So it was back to Navarra, a couple of weeks earlier than planned. With Beastie racking up bills for me, I was happy that I’d accepted Andy’s offer of a few weeks’ work. I would need money for repairs and I would need a place to stay while I got her sorted.

Caroline and Greg were caretaking the place while Andy was down in Toowoomba with his partner Mary. I called my best friend back in Sydney and asked him to dig through the boxes I’d left there: would he please find and post an old pair of jeans and some long-sleeved workshirts. I set about making myself useful.

It was still bakingly hot during the day and some of the ewes were lambing.

Greg had rescued four newborn lambs, fearing them mismothered, and brought them into the house yard. There was also a baby goat, and the five of them made up an insistent, fluffy posse that roamed the yard demanding to be fed. One of the lambs was suffering from an eye infection which had impaired its sight; we were treating the infection with antibiotic powder but in the meantime, it was forever losing its mates among the garden beds and bleating mournfully.
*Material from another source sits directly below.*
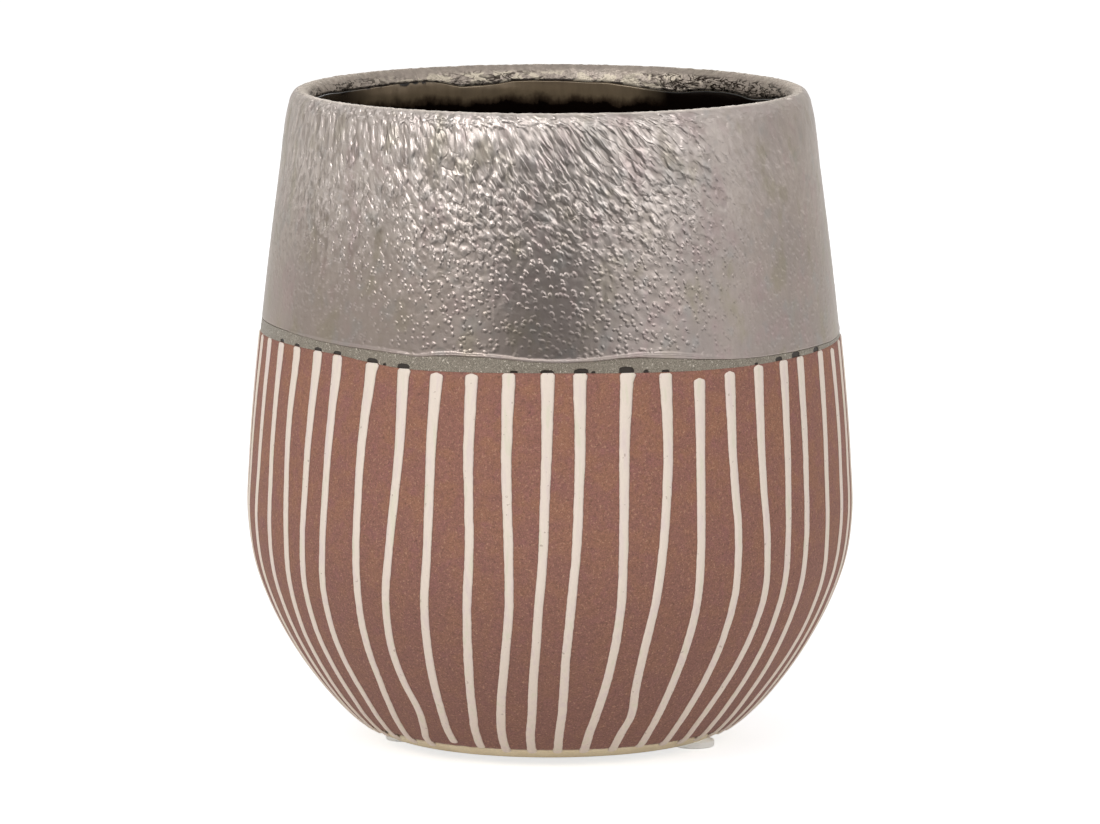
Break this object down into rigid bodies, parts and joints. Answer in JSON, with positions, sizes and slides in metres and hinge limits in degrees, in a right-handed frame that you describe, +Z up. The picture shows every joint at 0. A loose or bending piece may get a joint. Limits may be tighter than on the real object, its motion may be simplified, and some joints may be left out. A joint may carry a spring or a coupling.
{
  "type": "ceramic vase",
  "caption": "Round-bellied ceramic vase: metallic glaze over shoulder and lip, matte terracotta coat with hand-painted cream lines below, clear pads under the foot.",
  "frame": {"origin": "centre of the circle that the vase stands on, at the underside of its pads", "axes": "+Z up along the axis of the vase, -Y towards the side that the picture shows, +X to its right"},
  "size_m": [0.2062, 0.2063, 0.222],
  "materials": {
    "bare_clay": "matte, unglazed",
    "terracotta_slip": "matte, finely speckled",
    "thin_glaze": "matte, grainy",
    "metallic_glaze": "satin metallic, pebbled",
    "dark_glaze": "gloss",
    "cream_slip": "matte",
    "clear_pad": "satin, translucent"
  },
  "bodies": {
    "root": {"clay_body": "bare_clay", "slip_coat": "terracotta_slip", "glaze_margin": "thin_glaze", "metal_glaze": "metallic_glaze", "inner_glaze": "dark_glaze", "cream_line_01": "cream_slip", "cream_line_02": "cream_slip", "cream_line_03": "cream_slip", "cream_line_04": "cream_slip", "cream_line_05": "cream_slip", "cream_line_06": "cream_slip", "cream_line_07": "cream_slip", "cream_line_08": "cream_slip", "cream_line_09": "cream_slip", "cream_line_10": "cream_slip", "cream_line_11": "cream_slip", "cream_line_12": "cream_slip", "cream_line_13": "cream_slip", "cream_line_14": "cream_slip", "cream_line_15": "cream_slip", "cream_line_16": "cream_slip", "cream_line_17": "cream_slip", "cream_line_18": "cream_slip", "cream_line_19": "cream_slip", "cream_line_20": "cream_slip", "cream_line_21": "cream_slip", "cream_line_22": "cream_slip", "cream_line_23": "cream_slip", "cream_line_24": "cream_slip", "cream_line_25": "cream_slip", "cream_line_26": "cream_slip", "cream_line_27": "cream_slip", "cream_line_28": "cream_slip", "cream_line_29": "cream_slip", "cream_line_30": "cream_slip", "cream_line_31": "cream_slip", "cream_line_32": "cream_slip", "cream_line_33": "cream_slip", "cream_line_34": "cream_slip", "cream_line_35": "cream_slip", "cream_line_36": "cream_slip", "cream_line_37": "cream_slip", "cream_line_38": "cream_slip", "cream_line_39": "cream_slip", "cream_line_40": "cream_slip", "cream_line_41": "cream_slip", "cream_line_42": "cream_slip", "cream_line_43": "cream_slip", "cream_line_44": "cream_slip", "cream_line_45": "cream_slip", "cream_line_46": "cream_slip", "cream_line_47": "cream_slip", "cream_line_48": "cream_slip", "cream_line_49": "cream_slip", "foot_pad_1": "clear_pad", "foot_pad_2": "clear_pad", "foot_pad_3": "clear_pad"}
  },
  "joints": []
}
Greg is a big softie and loves his troupe of lambies. Here he is, telling me the story of how he found the one called Rambo under that tree over there.
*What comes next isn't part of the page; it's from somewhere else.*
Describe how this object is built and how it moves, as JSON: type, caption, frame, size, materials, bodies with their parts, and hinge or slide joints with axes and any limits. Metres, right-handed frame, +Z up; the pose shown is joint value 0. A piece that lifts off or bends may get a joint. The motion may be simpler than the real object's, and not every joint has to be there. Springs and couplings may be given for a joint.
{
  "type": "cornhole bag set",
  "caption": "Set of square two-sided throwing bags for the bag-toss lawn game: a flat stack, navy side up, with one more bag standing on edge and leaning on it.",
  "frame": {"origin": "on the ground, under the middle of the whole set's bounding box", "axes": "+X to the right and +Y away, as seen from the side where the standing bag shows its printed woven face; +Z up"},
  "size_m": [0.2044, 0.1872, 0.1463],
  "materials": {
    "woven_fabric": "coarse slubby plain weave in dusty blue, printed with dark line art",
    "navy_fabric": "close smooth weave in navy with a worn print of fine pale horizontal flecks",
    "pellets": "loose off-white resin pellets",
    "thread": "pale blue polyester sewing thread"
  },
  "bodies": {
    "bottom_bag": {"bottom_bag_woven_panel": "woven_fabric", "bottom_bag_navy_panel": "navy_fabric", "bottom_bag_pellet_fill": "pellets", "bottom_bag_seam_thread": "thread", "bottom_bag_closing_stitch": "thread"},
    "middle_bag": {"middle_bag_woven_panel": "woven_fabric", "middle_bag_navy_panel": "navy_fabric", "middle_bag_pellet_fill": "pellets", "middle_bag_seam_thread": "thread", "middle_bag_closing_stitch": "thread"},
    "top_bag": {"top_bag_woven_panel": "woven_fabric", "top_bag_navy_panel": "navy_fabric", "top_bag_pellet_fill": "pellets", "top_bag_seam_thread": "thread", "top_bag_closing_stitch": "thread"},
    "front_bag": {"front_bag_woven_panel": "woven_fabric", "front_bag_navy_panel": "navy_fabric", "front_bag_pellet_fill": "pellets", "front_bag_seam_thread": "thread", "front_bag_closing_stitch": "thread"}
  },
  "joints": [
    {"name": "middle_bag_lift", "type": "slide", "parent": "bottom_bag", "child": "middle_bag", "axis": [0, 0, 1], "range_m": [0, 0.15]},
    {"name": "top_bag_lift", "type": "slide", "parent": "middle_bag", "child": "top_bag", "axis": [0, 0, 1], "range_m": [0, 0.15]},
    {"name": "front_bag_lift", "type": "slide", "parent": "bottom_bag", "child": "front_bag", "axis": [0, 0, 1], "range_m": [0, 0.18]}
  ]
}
I had the place to myself a few days later when Greg and Caroline went into Longreach to catch up with Caroline’s sister. They would stay overnight, let their hair down a little. I was glad to be able to help them out by feeding the animals and keeping an eye on the place while they had a night out. I also enjoy a bit of solitude, a sense of space; I figured that 60,000 acres to myself should be just enough.

I wasn’t all alone, though: Nutmeg, the little red cattle dog, had my back.
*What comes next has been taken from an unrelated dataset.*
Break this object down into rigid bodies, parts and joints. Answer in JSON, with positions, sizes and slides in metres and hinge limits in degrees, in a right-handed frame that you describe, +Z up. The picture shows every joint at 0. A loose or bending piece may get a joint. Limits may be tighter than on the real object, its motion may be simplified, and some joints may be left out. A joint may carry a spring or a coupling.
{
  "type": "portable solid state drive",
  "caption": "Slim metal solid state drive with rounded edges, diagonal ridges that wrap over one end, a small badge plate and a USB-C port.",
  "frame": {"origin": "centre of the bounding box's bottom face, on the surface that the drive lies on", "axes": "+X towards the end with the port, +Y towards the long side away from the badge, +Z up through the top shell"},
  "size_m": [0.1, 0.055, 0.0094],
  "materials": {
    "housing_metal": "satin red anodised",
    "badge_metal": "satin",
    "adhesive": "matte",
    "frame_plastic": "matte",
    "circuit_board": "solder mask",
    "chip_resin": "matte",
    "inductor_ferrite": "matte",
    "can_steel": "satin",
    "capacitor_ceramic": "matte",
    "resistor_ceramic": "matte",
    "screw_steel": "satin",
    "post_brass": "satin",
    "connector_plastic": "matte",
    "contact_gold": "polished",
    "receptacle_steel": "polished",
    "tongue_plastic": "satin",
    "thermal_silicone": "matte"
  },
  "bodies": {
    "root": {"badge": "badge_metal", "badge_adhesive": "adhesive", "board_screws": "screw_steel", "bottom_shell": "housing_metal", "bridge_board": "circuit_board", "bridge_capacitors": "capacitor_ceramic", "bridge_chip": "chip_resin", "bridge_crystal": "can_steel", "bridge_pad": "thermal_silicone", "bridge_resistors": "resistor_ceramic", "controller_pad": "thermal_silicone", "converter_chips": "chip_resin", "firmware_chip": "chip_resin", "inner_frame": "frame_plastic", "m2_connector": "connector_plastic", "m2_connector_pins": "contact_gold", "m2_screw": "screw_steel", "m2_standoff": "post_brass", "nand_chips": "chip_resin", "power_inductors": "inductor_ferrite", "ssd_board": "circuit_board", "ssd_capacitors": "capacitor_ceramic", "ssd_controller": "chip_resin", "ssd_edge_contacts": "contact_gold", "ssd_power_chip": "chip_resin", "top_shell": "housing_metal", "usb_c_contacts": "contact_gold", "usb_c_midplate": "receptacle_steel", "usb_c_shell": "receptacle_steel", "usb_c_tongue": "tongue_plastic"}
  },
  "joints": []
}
She’d welcomed me back like a long-lost friend. It’s a wonderful thing to be the recipient of an intelligent dog’s unconditional love.

[youtube https://www.youtube.com/watch?v=5-TBki9RJP0&w=560&h=315]

Days passed, a week. Andy came back from the coast with a list of jobs and I set about renovating the sheep yards with Shawn. It was peaceful work under a hot sun: pull down the old fencing, dig the post holes. I mixed cement while Shawn installed the posts, and my world became very simple: sluice the inside of the barrel, four shovels of sand, one of cement, add more water until the consistency is right. Repeat, repeat, repeat.

I waited and waited to hear back about my bike.

What was wrong? What was the prognosis?

It seemed like it had been a really long time.

This is what I look like when you have my bike, and you don’t call me about my bike.